As a technology entrepreneur, not only do I see opportunities here but also great risks we could expose ourselves to by the deployment of technologies that as yet remain unmastered and whose repercussions we still cannot fully predict. Therefore, let us focus on rolling-out other environmental protection technologies that have already been tested while also investing further in geoengineering research to ensure its efficacy if and when it’s deployed to help stop climate change.


While the technologies involved in such engineering are not mature, they also remain quite surreal for most of us. Therefore, I doubt whether geoengineering is the last word on potential climate change solutions. However, a further question is: do we understand the global impact of our actions and their associated risks? The Anthropocene has made it abundantly clear to us all that humankind’s influence on our planet and its natural habitats is often not for the better but the worse.

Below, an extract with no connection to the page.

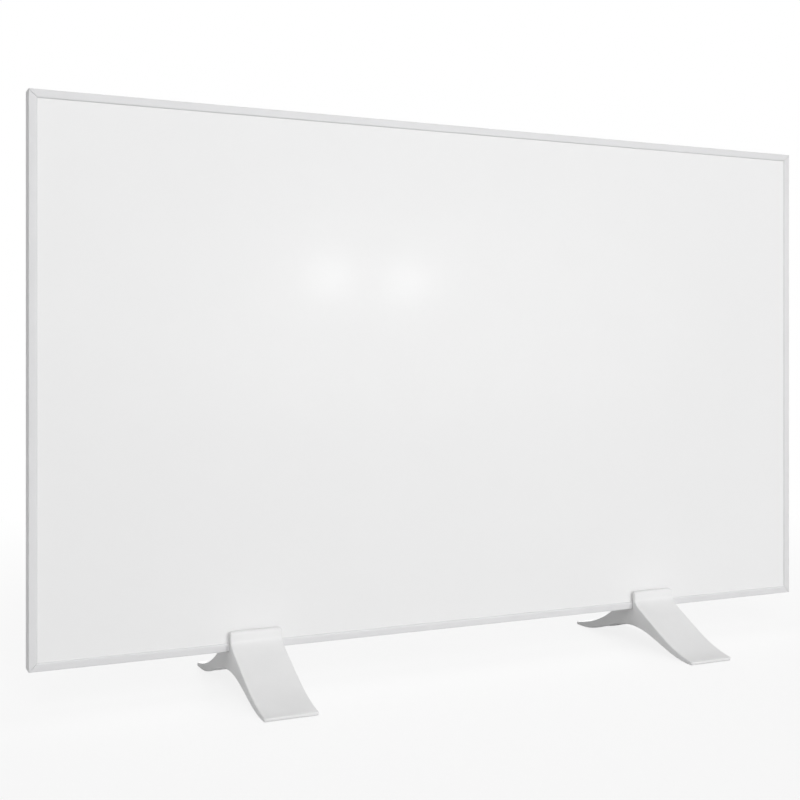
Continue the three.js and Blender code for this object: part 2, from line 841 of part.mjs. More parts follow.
function glandSeal() {
  const bore = glandBoreRadius - glandSealSqueeze;
  return turned([
    [bore, glandSealStart],
    [glandSealRadius, glandSealStart],
    [glandSealRadius, glandSealStart + glandSealLength],
    [bore, glandSealStart + glandSealLength],
    [bore, glandSealStart],
  ]);
}

function cableGland() {
  const gland = groupAt(glandX, glandY, -boxHeight / 2);
  gland.rotation.x = -Math.PI / 2;
  gland.add(
    piece('gland_body', glandBody(), 'greyPlastic'),
    piece('gland_locknut', glandLocknut(), 'greyPlastic'),
    piece('gland_nut', glandNut(), 'greyPlastic'),
    piece('gland_seal', glandSeal(), 'rubber'),
  );
  return gland;
}

// ---------------------------------------------------------------- rocker switch

function switchHousing() {
  const top = coverTopY + switchBezelHeight;
  const bottom = top - switchBodyDepth;
  const pivotY = top - rockerPivotDepth;
  const blades = [-1, 1].map((side) => prism('xz',
    centredRectangle(bladeWidth, bladeThickness, switchX, side * switchBladeZ),
    bottom - switchBladeLength, bottom + overrun));
  return cut(
    join(
      prism('xz', roundedRectangle(...switchBezel, switchBezelCorner, switchX, 0), coverTopY, top),
      prism('xz', centredRectangle(...switchBody, switchX, 0), bottom, top),
      ...blades,
    ),
    prism('xz', centredRectangle(...switchMouth, switchX, 0),
      top - switchMouthDepth, top + overrun),
    prism('yz', circle(trunnionRadius + seatGap, pivotY, 0),
      switchX - switchBody[0], switchX + switchBody[0]),
  );
}

// The rocker about its own pivot, level, with its trunnions.
function rocker() {
  const half = rockerLength / 2;
  const skirt = half - rockerSkirtInset;
  const keel = half * rockerKeelShare;
  const outline = new THREE.Shape([
    [rockerEndHeight, -half],
    [rockerMiddleHeight, 0],
    [rockerEndHeight, half],
    [-rockerSkirt, skirt],
    [-rockerKeel, keel],
    [-rockerKeel, -keel],
    [-rockerSkirt, -skirt],
  ].map(([y, z]) => new THREE.Vector2(y, z)));
  const pinReach = (switchBody[0] - seatGap) / 2;
  return join(
    prism('yz', outline, -rockerWidth / 2, rockerWidth / 2),
    prism('yz', circle(trunnionRadius), -pinReach, pinReach),
  );
}

function terminalBox() {
  const box = groupAt(boxCentreX, 0, boxCentreZ);
  const cutouts = [-1, 1].map((side) => {
    const cutout = piece(side < 0 ? 'thermal_cutout_left' : 'thermal_cutout_right',
      thermalCutout(), 'ceramic');
    cutout.position.set(side * cutoutSpacing / 2, 0, side * cutoutStagger);
    return cutout;
  });
  const nut = piece('earth_nut', earthNut(), 'brass');
  nut.position.set(studX, 0, studZ);
  const stud = piece('earth_stud', earthStud(), 'zincSteel');
  stud.position.set(studX, 0, studZ);
  const screws = bossPlaces().map(([x, z], i) => {
    const screw = piece(`cover_screw_${i + 1}`,
      panHeadScrew(coverScrewRadius, coverScrewLength), 'zincSteel');
    screw.position.set(x, coverTopY + screwSeat, z);
    return screw;
  });
  const rockerMesh = piece('rocker', rocker(), 'blackPlastic');
  rockerMesh.position.set(switchX, coverTopY + switchBezelHeight - rockerPivotDepth, 0);
  rockerMesh.rotation.x = THREE.MathUtils.degToRad(-rockerTilt);
  box.add(
    piece('terminal_box_base', boxBase(), 'whitePlastic'),
    piece('terminal_box_cover', boxCover(), 'whitePlastic'),
    piece('terminal_block', terminalBlock(), 'ceramic'),
    stud,
    nut,
    ...cutouts,
    piece('lead_left', lead(-1), 'brownWire'),
    piece('lead_right', lead(1), 'blueWire'),
    ...screws,
    piece('switch_housing', switchHousing(), 'blackPlastic'),
    rockerMesh,
    cableGland(),
  );
  return box;
}

// ---------------------------------------------------------------- feet
// A foot's outline lies in the Y-Z plane of the whole object.

const slotFrontY = panelFrontY - slotGap;
const slotBackY = panelFrontY + panelDepth + slotGap;
const slotFloorZ = panelLift - slotFloorGap;
const lipTopZ = panelLift + lipHeight;
const lipFrontY = slotFrontY - lipThickness;
const lipBackY = slotBackY + lipThickness;
const toeEnd = footLength / 2;
const toeTopZ = soleHeight + toeThickness;
const toeMiddleZ = soleHeight + toeThickness / 2;
const noseY = toeEnd - toeNose;

function archZ(y) {
  const turn = (Math.PI * (y - archCentreY)) / archHalf;
  return soleHeight + ((archHeight - soleHeight) / 2) * (1 + Math.cos(turn));
}

// The upper side, from the rear toe over both lips to the front toe.
function footTop(path) {
  const rearBend = new THREE.Vector2(lipBackY + rearBendReach, panelLift + rearBendRise);
  const frontBend = new THREE.Vector2(lipFrontY - frontBendReach, panelLift + frontBendRise);
  const lipBendZ = panelLift + lipBendRise;
  const crown = lipThickness * lipCrown;
  const rearRun = noseY - rearBend.x;
  const frontRun = noseY + frontBend.x;
  const rearDrop = rearBend.y - toeTopZ;
  const frontDrop = frontBend.y - toeTopZ;
  path.bezierCurveTo(
    noseY - rearRun * rearToeHandle[0], toeTopZ + rearDrop * rearToeHandle[1],
    rearBend.x + rearRun * rearBendHandle[0], toeTopZ + rearDrop * rearBendHandle[1],
    rearBend.x, rearBend.y,
  );
  path.quadraticCurveTo(
    lipBackY + rearLipHandle[0], panelLift + rearLipHandle[1],
    lipBackY, lipBendZ,
  );
  path.lineTo(lipBackY, lipTopZ - lipBevel);
  path.quadraticCurveTo(lipBackY, lipTopZ, lipBackY - crown, lipTopZ);
  path.lineTo(lipFrontY + crown, lipTopZ);
  path.quadraticCurveTo(lipFrontY, lipTopZ, lipFrontY, lipTopZ - lipBevel);
  path.lineTo(lipFrontY, lipBendZ);
  path.quadraticCurveTo(
    lipFrontY - frontLipHandle[0], panelLift + frontLipHandle[1],
    frontBend.x, frontBend.y,
  );
  path.bezierCurveTo(
    frontBend.x - frontRun * frontBendHandle[0], frontBend.y - frontDrop * frontBendHandle[1],
    -noseY + frontRun * frontToeHandle[0], toeTopZ + frontDrop * frontToeHandle[1],
    -noseY, toeTopZ,
  );
}

function footOutline() {
  const archSteps = 16;
  const outline = new THREE.Shape();
  outline.moveTo(toeEnd - toeRound, soleHeight);
  outline.quadraticCurveTo(toeEnd, soleHeight, toeEnd, toeMiddleZ);
  outline.quadraticCurveTo(toeEnd, toeTopZ, noseY, toeTopZ);
  footTop(outline);
  outline.quadraticCurveTo(-toeEnd, toeTopZ, -toeEnd, toeMiddleZ);
  outline.quadraticCurveTo(-toeEnd, soleHeight, -toeEnd + toeRound, soleHeight);
  for (let i = 0; i <= archSteps; i += 1) {
    const y = archCentreY - archHalf + (2 * archHalf * i) / archSteps;
    outline.lineTo(y, archZ(y));
  }
  outline.closePath();
  return outline;
}

// The hollow under the foot: below its upper side by the shell's thickness, and below the
// slot's floor.
function hollowOutline() {
  const top = new THREE.Path();
  top.moveTo(noseY, toeTopZ);
  footTop(top);
  const upper = top.getPoints(arcSteps);
  const ceiling = slotFloorZ - footShell;
  const below = upper
    .map((point, i) => {
      const before = upper[Math.max(i - 1, 0)];
      const after = upper[Math.min(i + 1, upper.length - 1)];
      const along = after.clone().sub(before).normalize();
      return new THREE.Vector2(point.x - along.y * footShell, point.y + along.x * footShell);
    })
    .filter((point) => point.y > archZ(point.x) + footShell && point.y < ceiling);
  const rear = below.filter((point) => point.x > 0);
  const front = below.filter((point) => point.x < 0);
  const rearTop = rear[rear.length - 1];
  const frontTop = front[0];
  return new THREE.Shape([
    new THREE.Vector2(rear[0].x, -overrun),
    ...rear,
    new THREE.Vector2(rearTop.x - (ceiling - rearTop.y), ceiling),
    new THREE.Vector2(frontTop.x + (ceiling - frontTop.y), ceiling),
    ...front,
    new THREE.Vector2(front[front.length - 1].x, -overrun),
  ]);
}

// Cells between the ribs: two across and five along the foot.
function hollowCells() {
  const hollow = toSolid(prism('yz', hollowOutline(), -footWidth, footWidth));
  const across = footWidth / 2 - footShell;
  const stops = ribStops.map((share) => share * toeEnd);
  const cells = [];
  for (const side of [-1, 1]) {
    for (let i = 1; i < stops.length; i += 1) {
      const plan = rectangle(
        side < 0 ? -across : footRib / 2, stops[i - 1] + footRib / 2,
        side < 0 ? -footRib / 2 : across, stops[i] - footRib / 2,
      );
      const column = prism('xy', plan, -2 * overrun, lipTopZ);
      cells.push(toGeometry(hollow.intersect(toSolid(column))));
    }
  }
  return cells;
}

// Rounded side edges come from the extrusion's bevel, which eats into the outline.
function footBlank() {
  const geometry = new THREE.ExtrudeGeometry(footOutline(), {
    depth: footWidth - 2 * footEdge,
    bevelEnabled: true,
    bevelThickness: footEdge,
    bevelSize: footEdge,
    bevelOffset: -footEdge,
    bevelSegments: 1,
    curveSegments: footCurveSteps,
  });
  const toObject = new THREE.Matrix4().makeBasis(
    new THREE.Vector3(0, 1, 0),
    new THREE.Vector3(0, 0, 1),
    new THREE.Vector3(1, 0, 0),
  );
  geometry.applyMatrix4(toObject);
  geometry.translate(-footWidth / 2 + footEdge, 0, 0);
  return geometry;
}

const thumbScrewZ = panelLift + thumbScrewRise;
const insertRadius = thumbShankRadius + seatGap + insertWall;
const padY = toeEnd - padInset - padLength / 2;

function footBody() {
  const planned = prism('xy', roundedRectangle(footWidth, footLength, toeCorner),
    -overrun, lipTopZ + overrun);
  const lipFace = prism('xz',
    roundedRectangle(footWidth, 2 * lipTopZ, lipCorner), -footLength, footLength);
  const slot = prism('yz', rectangle(slotFrontY, slotFloorZ, slotBackY, lipTopZ + overrun),
    -footWidth, footWidth);
  const insertHole = prism('xz', circle(insertRadius + seatGap / 2, 0, thumbScrewZ),
    slotBackY - overrun, lipBackY + overrun);
  const spotFace = prism('xz', circle(thumbHeadRadius + thumbClearance, 0, thumbScrewZ),
    lipBackY, lipBackY + 2 * thumbHeadLength);
  const padSeats = [-1, 1].map((end) => prism('xy',
    roundedRectangle(padWidth + seatGap, padLength + seatGap, padCorner, 0, end * padY),
    -overrun, padThickness));
  return cut(common(footBlank(), planned, lipFace), slot, insertHole, spotFace, ...padSeats,
    ...hollowCells());
}

function threadedInsert() {
  return prism('xz',
    withHoles(circle(insertRadius, 0, thumbScrewZ),
      circle(thumbShankRadius + seatGap, 0, thumbScrewZ)),
    lipBackY - insertLength, lipBackY);
}

// The thumb screw about its own axis: y = 0 is the back of the rear lip.
function thumbScrew() {
  const outline = new THREE.Shape();
  const steps = thumbLobes * thumbLobeSteps;
  for (let i = 0; i < steps; i += 1) {
    const angle = (2 * Math.PI * i) / steps;
    const radius = thumbHeadRadius - thumbLobeDepth * (1 - Math.cos(thumbLobes * angle));
    const x = radius * Math.cos(angle);
    const z = radius * Math.sin(angle);
    if (i === 0) outline.moveTo(x, z);
    else outline.lineTo(x, z);
  }
  outline.closePath();
  const tip = panelFrontY + rearFaceY + seatGap - lipBackY;
  return join(
    prism('xz', outline, thumbHeadGap, thumbHeadGap + thumbHeadLength),
    prism('xz', circle(thumbShankRadius), tip, thumbHeadGap + overrun),
  );
}

function foot(side, x) {
  const group = groupAt(x, 0, 0);
  const pads = [['front', -1], ['rear', 1]].map(([end, sign]) => piece(`foot_pad_${end}_${side}`,
    prism('xy', roundedRectangle(padWidth, padLength, padCorner, 0, sign * padY), 0, padThickness),
    'rubber'));
  const screw = piece(`thumb_screw_${side}`, thumbScrew(), 'whitePlastic');
  screw.position.set(0, lipBackY, thumbScrewZ);
  group.add(
    piece(`foot_${side}`, footBody(), 'whitePlastic'),
    piece(`threaded_insert_${side}`, threadedInsert(), 'brass'),
    screw,
    ...pads,
  );
  return group;
}

// ---------------------------------------------------------------- whole object

const panel = groupAt(0, panelFrontY, panelLift);
panel.add(...sheets(), ...frame(), ...wallBrackets(), terminalBox());

const heater = new THREE.Group();
heater.add(panel, foot('left', footLeftX), foot('right', footRightX));

export default heater;
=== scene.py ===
"""Looks of the infrared panel heater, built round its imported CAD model.

Sizes in the mesh code are millimetres in the row frame: X along the panel, -Y in front of it,
Z up from the floor. Meshes are scaled to metres when they are made.
"""

import math

import bmesh
import bpy
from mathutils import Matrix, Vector


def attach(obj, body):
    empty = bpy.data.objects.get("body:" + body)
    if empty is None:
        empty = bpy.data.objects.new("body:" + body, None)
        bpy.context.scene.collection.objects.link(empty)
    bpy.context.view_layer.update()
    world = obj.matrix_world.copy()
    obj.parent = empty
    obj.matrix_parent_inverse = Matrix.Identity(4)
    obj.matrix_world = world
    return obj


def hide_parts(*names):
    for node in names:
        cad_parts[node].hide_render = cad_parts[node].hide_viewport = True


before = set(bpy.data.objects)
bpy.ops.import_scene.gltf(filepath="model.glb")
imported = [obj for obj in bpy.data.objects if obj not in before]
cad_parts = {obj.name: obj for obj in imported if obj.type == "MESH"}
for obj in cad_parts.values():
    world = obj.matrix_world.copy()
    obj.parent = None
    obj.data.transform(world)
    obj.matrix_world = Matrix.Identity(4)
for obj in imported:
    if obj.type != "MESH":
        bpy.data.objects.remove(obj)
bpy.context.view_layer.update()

MM = 0.001
OVERRUN = 1  # of a cutter past the face that it opens
SHARP = math.radians(34)
LEAST_SHARE = 0.3  # limits how far a sharp corner moves
NOISE_RANGE = (0.3, 0.7)  # most of a noise texture lies in here
GLOSS_FINENESS = 7  # gloss varies this many times finer than tone
COAT_ROUGHNESS = 0.11

# -------- sizes shared with the part

PANEL_WIDTH = 1010
PANEL_HEIGHT = 600
PANEL_DEPTH = 20
PANEL_LIFT = 46
PANEL_FRONT = -5
REAR_FACE = 14.3

FRAME_FACE = 9
FRAME_WALL = 1.5
CHAMBER_FRONT = 4
CHAMBER_BACK = 18.8
CHAMBER_INNER = 8.7
SCREW_INSET = 25  # corner screws from the frame's corner
SCREW_DEPTH = 4.5  # and from the frame's outer side
SCREW_SEAT = 0.03
CORNER_SCREW_RADIUS = 1.3
CORNER_SCREW_LENGTH = 8

BRACKET_PLACES = {
    "bottom_left": (-400, 136),
    "bottom_right": (400, 136),
    "top_left": (-400, 556),
    "top_right": (400, 556),
}
BRACKET_HEIGHT = 50
BRACKET_REACH = 30  # end of a flange from the bracket's middle
BRACKET_WALL = 17.25  # middle of a side wall from the bracket's middle
BRACKET_RISE = 10.5
BRACKET_SHEET = 1.5
KEYHOLE_RADIUS = 5
KEYHOLE_SLOT_RADIUS = 2.6
KEYHOLE_RUN = 14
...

The essential prerequisite for new approaches is the analysis and evaluation of solid scientific results. Here, too, global exchange is decisive: to achieve a transfer of science that is accepted and embraced at an international level, much more diverse research must be carried out - and this must be done globally with common goals. While I find it difficult to imagine thinking about all of this without factoring in economic interests, positions of power and political contexts, it is obvious that - when it comes to climate protection - all of us must pull together in the same direction. Anything less would lead to inevitable failure. Collective global decision-making based on in-depth research - not driven by competition or commercial interests - is vital to achieving real, impactful long-term results to benefit the planet, our environment, and all our species.